We plan to have our first episode up next week. I’ll include a link in the newsletter for those interested. For me, as a fellow Latter-day Saint, the work of revisiting our history in a way that helps us see our own errors and forgive our enemies is exciting. I see this work as critical to becoming capable of Beloved Community. Joseph Smith himself had something to say about this. He’s quoted as counseling someone who’d been maligned by gossip: “When I have heard a story about me, I sit down and think about it and pray about it, and I ask myself the question ‘Did I say something or was there something about my manner to give some basis for that story to start?’ … Often if I think about it long enough I realize I have done something to give that basis. And there wells up in me a forgiveness of the person who has told that story, and a resolve that I will never do that thing again.”

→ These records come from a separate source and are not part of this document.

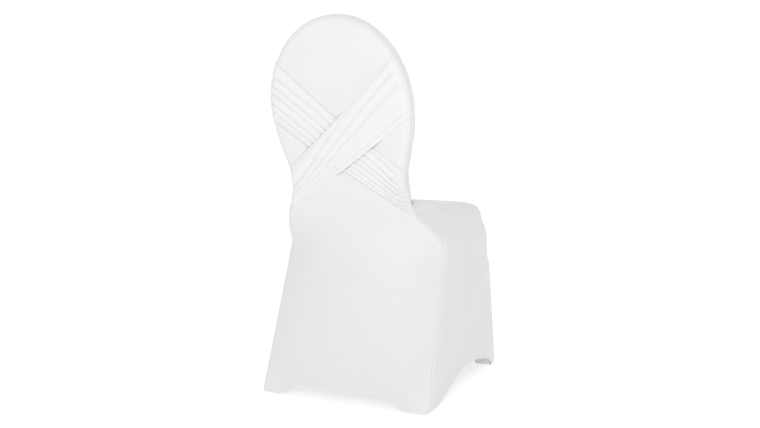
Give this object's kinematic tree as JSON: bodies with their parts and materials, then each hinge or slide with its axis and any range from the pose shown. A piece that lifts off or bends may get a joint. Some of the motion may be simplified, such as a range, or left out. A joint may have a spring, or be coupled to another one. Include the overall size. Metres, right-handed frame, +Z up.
{
  "type": "spandex chair cover",
  "caption": "White stretch-knit cover for a round-backed banquet chair, open underneath, with gathered bands crossed over the rear of its back and foot pockets at the skirt's corners.",
  "frame": {"origin": "on the floor, at the middle of the cover's footprint", "axes": "+Z up; the cover's seat faces -Y and its back leans towards +Y; +X is to the right of someone who looks along +Y"},
  "size_m": [0.46, 0.5906, 0.938],
  "materials": {
    "panel_cloth": "white polyester-elastane knit, taut and matt with a faint satin sheen",
    "band_cloth": "white polyester-elastane knit, gathered in long pleats",
    "foot_pocket_cloth": "white polyester-elastane knit, doubled at the foot pockets"
  },
  "bodies": {
    "root": {"rear_panel": "panel_cloth", "inside_back_panel": "panel_cloth", "seat_panel": "panel_cloth", "front_skirt": "panel_cloth", "side_skirt_right": "panel_cloth", "side_skirt_left": "panel_cloth", "foot_pocket_rear_right": "foot_pocket_cloth", "foot_pocket_rear_left": "foot_pocket_cloth", "foot_pocket_front_right": "foot_pocket_cloth", "foot_pocket_front_left": "foot_pocket_cloth", "cross_band_under": "band_cloth", "cross_band_over": "band_cloth"}
  },
  "joints": []
}
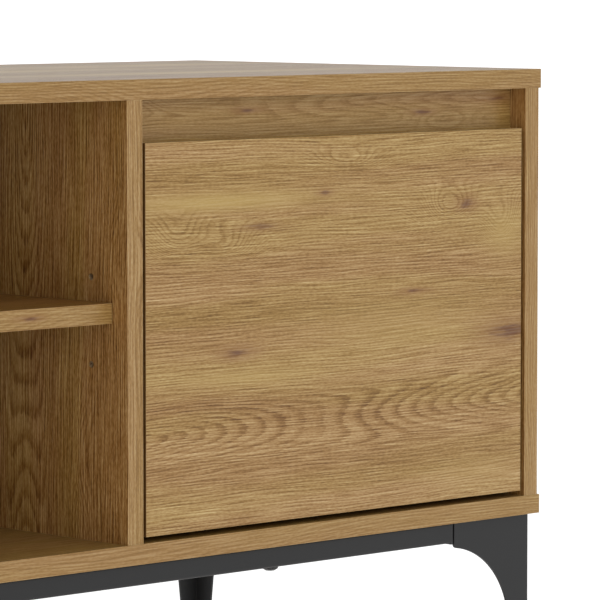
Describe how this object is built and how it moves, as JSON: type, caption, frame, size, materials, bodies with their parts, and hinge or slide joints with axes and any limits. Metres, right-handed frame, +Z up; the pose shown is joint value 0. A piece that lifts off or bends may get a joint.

Building the Beloved Community doesn’t happen just by being “right” in our dealings with others. In fact, focusing on doing everything right is often a reason that we wind up falling short in our efforts to build such a community. When we’re intent on being right, we wind up being unable to see where we’re wrong and fixated on how the other person needs to change their behaviour, to get out of the way, so that the work can move forward. My own history is replete with such incidents. So, I think, is the history of the Zion-seeking church which Joseph Smith founded (Zion is the LDS term for the Beloved Community). But when we can find the courage to listen to each other, to deeply consider the perspective of our detractors and even learn from it, then we recognize our need for grace and, simultaneously, have access to it.
The huge collection of stories that Gunnar has put to music offers an opportunity for that kind of practice. When musical theatre doesn’t reinforce our defensive narratives about us and them, when instead, it allows us to see where they are coming from and to hold all of us with compassion, it becomes a mighty instrument of healing, for our own hearts and our society.